Well, it was one of those moments, where I knew what had happened to my wife, and . . . and it was devastating. Because for me, I’m like a lot of you men, I’m a defender, protector. The safety of my wife and kids is the highest priority, and to realize that I wasn’t there until seventeen—and some things happened to her before seventeen, before I’d met her—it really bothered me that I wasn’t there to protect her. It still does.

So we started reading, and talking, and praying, and trying to figure out, “What do we do now?” I had Grace start journaling out all of the related experiences in her life, because she’d never really thought about it. She’d have a thought here or a grief moment there, but the business of life would just sort of compel her to proceed forward. So, I said, “Honey, I really need you to take a couple of days.” I put her in a safe, quiet hotel and stayed in contact with her, but I took care of the kids and took care of the house and said, “Honey, I just need you to focus and journal this out, and think this out, and pray this out, so we get an idea of what exactly we’re dealing with.” Because she’d never really given herself time to process and to grieve.
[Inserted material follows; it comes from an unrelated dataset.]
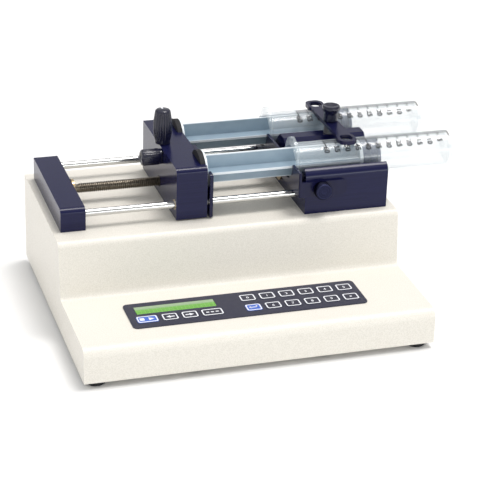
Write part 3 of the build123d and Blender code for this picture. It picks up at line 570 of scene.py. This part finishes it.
low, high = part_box("clamp_knob")
knob_line = middle("clamp_knob")
wide = (high.x - low.x) / 2 / mm
tall = (high.z - low.z) / mm
stalk = 6.0                 # radius of the knob below its cap
outline = [(3.1, 0.0), (stalk - 0.5, 0.0), (stalk, 0.4), (stalk, 3.0), (stalk - 0.2, tall - 7.5),
           (stalk - 0.1, tall - 5.8), (stalk + 0.5, tall - 4.9), (wide - 0.7, tall - 4.1),
           (wide - 0.1, tall - 3.3), (wide, tall - 2.2), (wide - 0.15, tall - 1.0), (wide - 0.7, tall - 0.2),
           (wide - 1.4, tall), (wide - 2.2, tall - 0.3), (wide - 3.4, tall - 0.9), (2.0, tall - 1.3),
           (0.8, tall - 1.35)]
knob = turned((knob_line.x, knob_line.y, low.z), (0, 0, 1), outline)
clamp_knob = piece("clamp_knob_grip", *knob, "knob", "clamp_knob_body", "black_plastic")
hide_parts("clamp_knob")

low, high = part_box("bracket_knob")
knob_line = middle("bracket_knob")
wide = (high.x - low.x) / 2 / mm
shank = (high.y - low.y) / mm
bracket_front = (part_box("flange_bracket")[0].y - low.y) / mm
outline = [(1.0, 0.35), (1.6, 0.1), (2.6, 0.1), (2.9, 0.3), (3.2, 0.1), (4.2, 0.1), (4.5, 0.3), (4.8, 0.1),
           (wide - 1.2, 0.05), (wide - 0.5, 0.3), (wide, 1.0), (wide, bracket_front - 0.6),
           (wide - 0.5, bracket_front - 0.12), (1.9, bracket_front - 0.12), (1.9, shank)]
turned_face = anodised("turned_knob_face", srgb(50, 52, 78), srgb(34, 36, 58), (1, 1, 1), 0.3)
for socket, value in (("Metallic", 1.0), ("Anisotropic", 0.95)):
    turned_face.node_tree.nodes["Principled BSDF"].inputs[socket].default_value = value
around = turned_face.node_tree.nodes.new("ShaderNodeTangent")
around.direction_type = "RADIAL"
around.axis = "Y"
turned_shader = turned_face.node_tree.nodes["Principled BSDF"]
turned_face.node_tree.links.new(around.outputs[0], turned_shader.inputs["Tangent"])
finish["turned"] = turned_face
knob = turned((knob_line.x, low.y, knob_line.z), (0, 1, 0), outline, steps=120, flutes=30, cut=0.25,
              fluted=(0.9, bracket_front - 0.5))
bracket_knob = piece("bracket_knob_grip", *knob, "turned", "bracket_knob_body", "black_anodised")
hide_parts("bracket_knob")

# --- graduations on the barrels ----------------------------------------------------------
ink_lift = 0.04
ink_thickness = 0.06
ml_pitch = 1.788
zero_from_end = 14.4        # zero line to the end of the tip
scale_top = -9.0            # degrees from the top of the barrel, towards the front
digit_middle = 40.0
digit_height = 4.3
digit_weight = 0.22
full_scale = 60             # ml
ml_per_number = 5
end_tick, numbered_tick, plain_tick = 38, 30, 21    # degrees round the barrel
numbered_width, plain_width = 1.05, 0.85
barrel_radius = 14.9


def on_barrel(side, shape, x, degrees):
    """Wrap a flat shape round a barrel: its right goes down the front, its up goes to the tip."""
    low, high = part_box(f"barrel_{side}")
    centre = (low + high) / 2
    radius = barrel_radius + ink_lift
    points = []
    for p in shape[0]:
        angle = math.radians(degrees) + p.x / radius
        reach = (radius + p.z) * mm
        points.append(Vector((high.x - (zero_from_end + x - p.y) * mm,
                              centre.y - reach * math.sin(angle), centre.z + reach * math.cos(angle))))
    return points, shape[1]


def tick(degrees_long, width):
    """Flat line, divided so that it bends round the barrel."""
    length = math.radians(degrees_long) * barrel_radius
    parts = 6
    points, faces = [], []
    for part in range(parts + 1):
        for y in (-width / 2, width / 2):
            for z in (-ink_thickness / 2, ink_thickness / 2):
                points.append(Vector((length * part / parts, y, z)))
        if part:
            a, b = 4 * (part - 1), 4 * part
            for i, j in ((0, 1), (1, 3), (3, 2), (2, 0)):
                faces.append((a + i, a + j, b + j, b + i))
    faces += [(0, 1, 3, 2), tuple(4 * parts + i for i in (0, 1, 3, 2))]
    return points, faces


for side in ("front", "rear"):
    marks = []
    for ml in range(full_scale + 1):
        numbered = ml % ml_per_number == 0
        long = end_tick if ml % full_scale == 0 else (numbered_tick if numbered else plain_tick)
        width = numbered_width if numbered else plain_width
        marks.append(on_barrel(side, tick(long, width), ml * ml_pitch, scale_top))
        if ml and numbered:
            digits = lettering(str(ml), digit_height, ink_thickness, digit_weight)
            marks.append(on_barrel(side, digits, ml * ml_pitch, digit_middle))
    piece(f"barrel_scale_{side}", *join(*marks), "black_ink", "chassis", "black_plastic", smooth=False)

# --- key outlines and legends ------------------------------------------------------------
line_width = 1.0
line_inset = 0.35
ink_height = 0.06
outer_corner, inner_corner = 1.7, 1.0
key_digit_height = 3.0
key_digit_weight = 0.06


def bars(*rectangles):
    """Flat bars from (low x, low y, high x, high y) in mm."""
    return [[(x0, y0), (x1, y0), (x1, y1), (x0, y1)] for x0, y0, x1, y1 in rectangles]


arrow = [(0.2, -2.0), (0.2, -0.7), (3.6, -0.7), (3.6, 0.7), (0.2, 0.7), (0.2, 2.0), (-3.2, 0)]
legends = {
    "key_run_stop": bars((-6.0, -2.0, -2.4, 2.0)) + [[(1.2, -2.2), (5.6, 0.0), (1.2, 2.2)]],
    "key_left": [arrow],
    "key_right": [[(-x, y) for x, y in reversed(arrow)]],
    "key_select": bars((-5.0, -0.7, -2.6, 0.7), (-1.2, -0.7, 1.2, 0.7), (2.6, -0.7, 5.0, 0.7)),
    "key_enter": bars((-3.2, -0.5, 3.2, 0.5), (2.2, -0.5, 3.2, 2.2))
                 + [[(-3.9, 0), (-2.2, -1.9), (-2.2, 1.9)]],
    "key_point": bars((-0.8, -0.8, 0.8, 0.8)),
}
for name in [n for n in nodes if n.startswith("key_")]:
    low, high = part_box(name)
    centre = (low + high) / 2
    half_x, half_y = (high.x - low.x) / 2 / mm, (high.y - low.y) / 2 / mm
    outer = rounded_outline(half_x - line_inset, half_y - line_inset, outer_corner)
    inner_inset = line_inset + line_width
    inner = rounded_outline(half_x - inner_inset, half_y - inner_inset, inner_corner)
    shapes = [ring_prism(outer, inner, -ink_height, ink_height / 2)]
    for outline in legends.get(name, []):
        shapes.append(prism(outline, -ink_height, ink_height / 2))
    if name[4:].isdigit():
        shapes.append(lettering(name[4:], key_digit_height, ink_height, key_digit_weight))
    shape = moved(join(*shapes), (centre.x, centre.y, high.z), mm)
    piece(f"{name}_legend", *shape, "white_ink", f"{name}_body", "key_dark", smooth=False)

# --- rear fittings -----------------------------------------------------------------------
blade_places = ((-7.0, -1.0), (0.0, 3.0), (7.0, -1.0))    # X and Z from the middle of the inlet
blade_length = 13.0
blade_end_sunk = 2.6        # behind the inlet's rim
socket_pitch = 2.77
socket_rows = ((1.4, 5), (-1.4, 4))    # Z from the middle of the port and number of sockets
socket_foot = 5.4           # base of the sockets behind the port's rim
standoff_places = (-12.5, 12.5)
standoff_foot = 2.7

inlet_low, inlet_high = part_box("power_inlet")
inlet = (inlet_low + inlet_high) / 2
pins = []
for x, z in blade_places:
    blade = rounded_outline(1.15, 2.2, 0.5)
    points, faces = prism(blade, 0, blade_length)
    turned_points = [Vector((p.x + x, -p.z - blade_end_sunk, p.y + z)) for p in points]
    pins.append((turned_points, faces))
shape = moved(join(*pins), (inlet.x, inlet_high.y, inlet.z), mm)
piece("inlet_blades", *shape, "bronze", "chassis", "steel", smooth=False)

port_low, port_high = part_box("serial_port")
port = (port_low + port_high) / 2
sockets = []
for row, count in socket_rows:
    for place in range(count):
        x = (place - (count - 1) / 2) * socket_pitch
        foot_point = (port.x + x * mm, port_high.y - socket_foot * mm, port.z + row * mm)
        sockets.append(turned(foot_point, (0, 1, 0), [(0.5, 0), (0.5, 4.2), (0.2, 4.6)], steps=12))
piece("port_pins", *join(*sockets), "bronze", "chassis", "steel")
nuts = []
for x in standoff_places:
    hexagon = [(2.6, -0.2), (2.6, 2.2), (2.3, 2.5), (1.4, 2.5), (1.4, 1.0)]
    nut_foot = (port.x + x * mm, port_high.y - standoff_foot * mm, port.z)
    nuts.append(turned(nut_foot, (0, 1, 0), hexagon, steps=6))
piece("port_standoffs", *join(*nuts), "steel", "chassis", "steel", smooth=False)

# --- floor -------------------------------------------------------------------------------
floor_half = 6.0
floor_mesh = bpy.data.meshes.new("floor")
floor_signs = ((-1, -1), (1, -1), (1, 1), (-1, 1))
floor_corners = [(x * floor_half, y * floor_half, 0) for x, y in floor_signs]
floor_mesh.from_pydata(floor_corners, [], [(0, 1, 2, 3)])
floor = bpy.data.objects.new("floor", floor_mesh)
scene.collection.objects.link(floor)
floor_mesh.materials.append(shade("floor_paper", (0.93, 0.93, 0.93, 1), 0.9))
Then we started studying and looking for ways to work out what had happened to her. And we met a couple of times with a biblical counselor. “Okay, what do we need to do and not do? What’s a good course of action for us, so I can love, and serve, and help my wife?” And in the grace of God, some years later—I mean, our friendship is great. Our marriage is really fantastic. It kind of was a revealing moment at Christmas, when, with the kids, we were all in a circle, and we were talking and praying, and I asked each of the kids, “What are you most thankful for?” And my oldest daughter, she smiled and she said, “I’m thankful that you and Mom are never going to get divorced, because you’re best friends.” And that’s where we’re at.

That being said, when it came time to write the Real Marriage book, Grace really wanted to help people, and she really loves people, and she’s very brave, and she wanted to basically say, “If I’m honest, then other people can be honest, and if this has happened to other people, I want to help them and encourage them to get help.” And so her motives are very good and very, very pure, and I really appreciate her courage. So, the subject matter for this sermon is going to be the content that she wrote.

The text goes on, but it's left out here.